The exercise: Where a line holds the word "this", copy that line.

Data block:
-*-*-

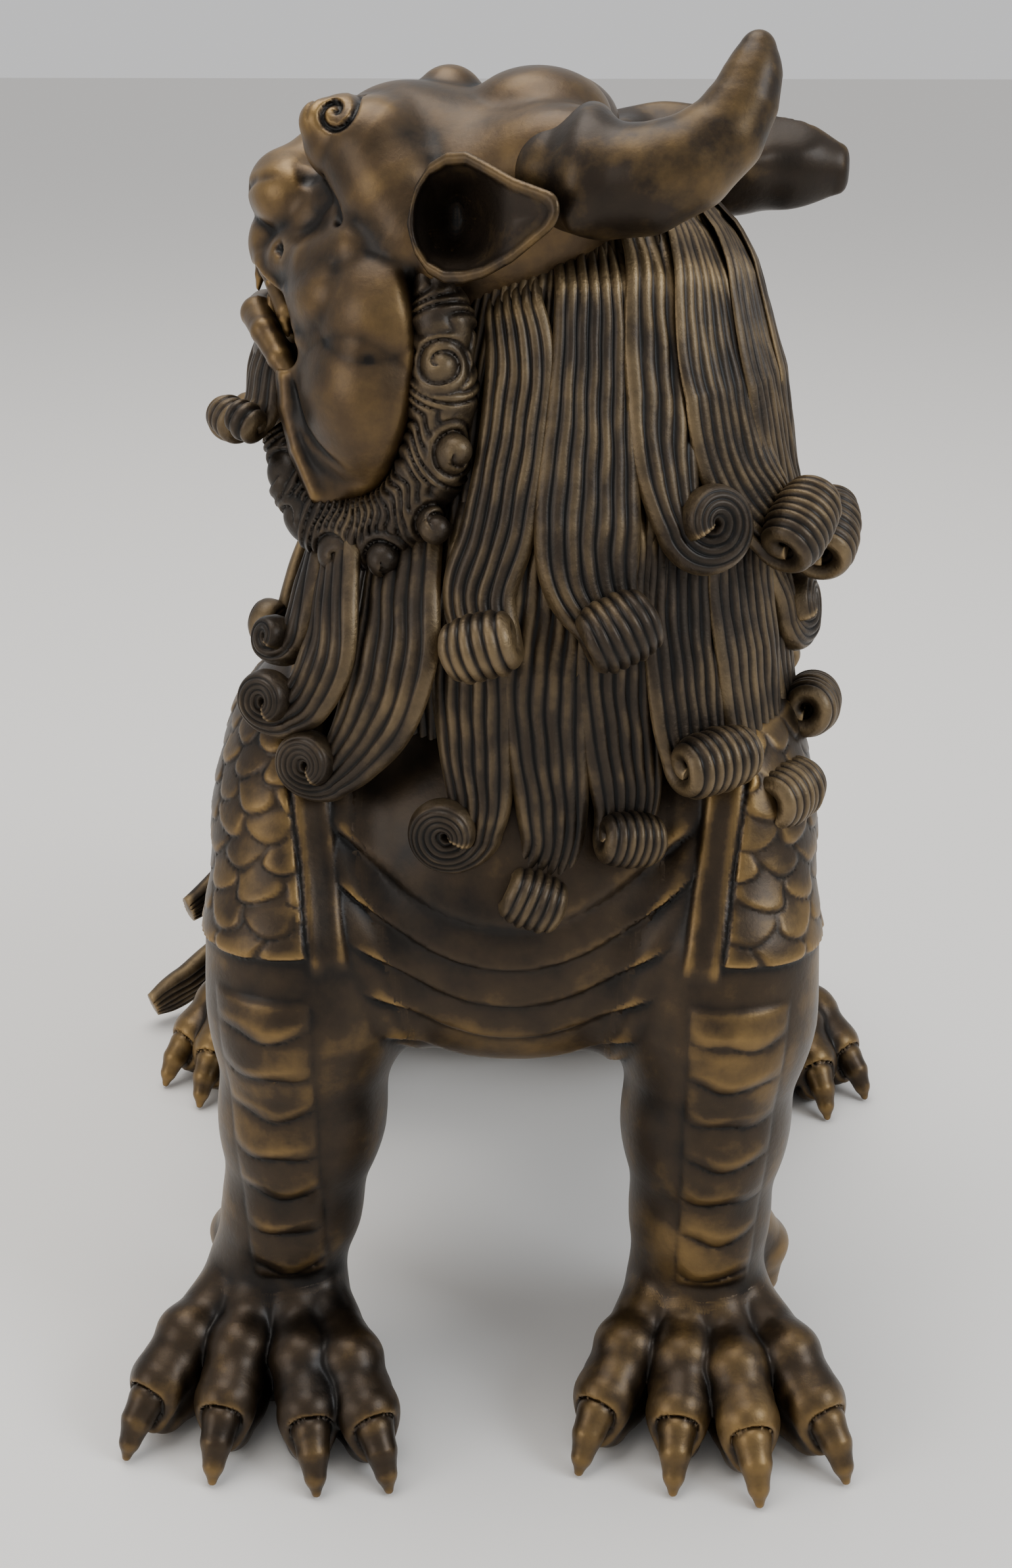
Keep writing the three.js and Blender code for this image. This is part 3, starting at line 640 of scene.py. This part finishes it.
# Knots of the two horns, and of the fold of skin in front of each, all with radii.
HORNS = {1: [(-22, 21, 15.0, 8.4), (-30, 24.4, 14.2, 8.4), (-37, 25.8, 14.6, 8.0), (-43.8, 25.8, 17.2, 7.0),
             (-49, 25, 21.6, 5.9), (-51.8, 24, 26.8, 4.8), (-53, 23, 31.4, 3.7), (-53.4, 22.5, 35, 2.5)],
         -1: [(-20, -19, 18, 9.2), (-33, -22, 19.4, 9.4), (-45, -25, 20.2, 8.4), (-56, -28, 19.6, 6.8),
              (-63, -30, 18.9, 5.0)]}
COLLAR = [(-25.6, 13, 22.4, 2.6), (-27.0, 19, 23.4, 3.1), (-27.6, 25, 21.8, 3.2), (-27.4, 29.4, 17.2, 2.8),
          (-27.0, 30.8, 12, 2.2), (-26.6, 30.0, 7.6, 1.4)]


def horn_field(s):
    """The left horn sweeps up to a round tip, and the right one is filed into facets and cut off blunt."""
    def field(p):
        q = to_head(p)
        horn = limb(q, HORNS[s], 3)
        if s < 0:
            out, up = q[:, 1] + 25, q[:, 2] - 19
            across = np.sqrt(0.5) * np.maximum(np.abs(out + up), np.abs(out - up))
            thin = np.interp(-q[:, 0], [20, 33, 45, 56, 68], [9.4, 8.9, 7.8, 6.2, 4.4]).astype(np.float32)
            horn = smooth_max(smooth_max(horn - 0.9, across - thin, 1.2), -q[:, 0] - 66.4, 1.5)
        return smooth_min(horn, limb(mirrored(q, s), curve(COLLAR, 16), 1.2), 3.2)

    return field


# ------------ mane surface

# Sections of the maned neck: height, middle x and y, half width, and half depth to front and to back.
SECTIONS = np.array([[106, 3, -48, 38, 38, 34], [125, 5, -46, 42, 42, 40], [150, 8, -43, 42, 43, 44],
                     [175, 11, -42, 39, 40, 37], [195, 12, -43, 36, 33, 32], [213, 13, -43, 30, 28, 27],
                     [226, 13, -42, 23, 19, 20], [236, 13, -42, 12, 8, 10]])
CAPE_START, CAPE_SLOPE = 172, 0.65  # below this height the back of the mane spreads


def on_mane(degrees, z, lift=0.0):
    """Points on the mane: 0 degrees faces the chest's front, 90 the lion's left and 180 its back."""
    degrees, z, lift = np.broadcast_arrays(np.float64(degrees), np.float64(z), np.float64(lift))
    x, y, wide, front, back = (np.interp(z, SECTIONS[:, 0], SECTIONS[:, i]) for i in range(1, 6))
    s, c = np.sin(np.radians(degrees)), np.cos(np.radians(degrees))
    deep = np.where(c > 0, front, back + np.maximum(0, CAPE_START - z) * CAPE_SLOPE)
    return np.stack([x + (wide + lift) * s, y - (deep + lift) * c, z], -1)


def mane_outward(points):
    """Directions out of the mane, tipped up a little."""
    x, y = (np.interp(points[:, 2], SECTIONS[:, 0], SECTIONS[:, i]) for i in (1, 2))
    flat = unit(np.stack([points[:, 0] - x, points[:, 1] - y, 0 * x], 1))
    return unit(flat + (0, 0, 0.15))


# ------------ strands of hair

STRAND = 2.2  # width of one strand


def ribbon(path, outward, wide, thick, phase=0.0):
    """Closed ribbon of parallel strands along a path, ribbed on both faces, as (points, quads)."""
    strands = max(3, round(float(1.55 * wide.max() + 0.45 * wide[-1]) / STRAND))
    tangent = unit(np.gradient(path, axis=0))
    across = unit(np.cross(tangent, outward))
    outward = np.cross(across, tangent)
    fine = 6
    u = np.linspace(-1, 1, strands * fine + 1)[None]
    under = np.linspace(1, -1, strands * fine + 1)[None, 1:-1]
    along = np.cumsum(np.r_[0, np.sqrt((np.diff(path, axis=0) ** 2).sum(1))])[:, None]

    def face(u, lift):
        number = np.floor(np.clip((u + 1) * strands / 2, 0, strands - 1e-6))
        ridge = np.abs(np.sin(np.pi * strands * (u + 1) / 2)) ** 0.55
        uneven = 0.16 * np.sin(number * 2.4 + along / 6.5 + phase) + 0.08 * np.sin(number * 4.1 - along / 1.9)
        crown = np.clip(1 - np.abs(u) ** 2.6, 0, 1) ** 0.5
        depth = np.minimum(0.8, 0.42 * STRAND * wide / wide.max())[:, None]
        high = lift * thick[:, None] * crown + np.sign(lift) * depth * (ridge * (1 + uneven) - 1) * crown**0.5
        sway = (0.05 * np.sin(along / 5.5 + phase + u) + 0.02 * np.sin(along / 1.7 + number)) * (1 - u * u)
        return np.broadcast_to(u + 4 * sway / strands, high.shape), high

    side, high = (np.concatenate(pair, 1) for pair in zip(face(u, 1.0), face(under, -0.8)))
    return close_rings(path[:, None] + across[:, None] * (side * wide[:, None])[..., None]
                       + outward[:, None] * high[..., None])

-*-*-

Output of the task:
Keep writing the three.js and Blender code for this image. This is part 3, starting at line 640 of scene.py. This part finishes it.
CAPE_START, CAPE_SLOPE = 172, 0.65  # below this height the back of the mane spreads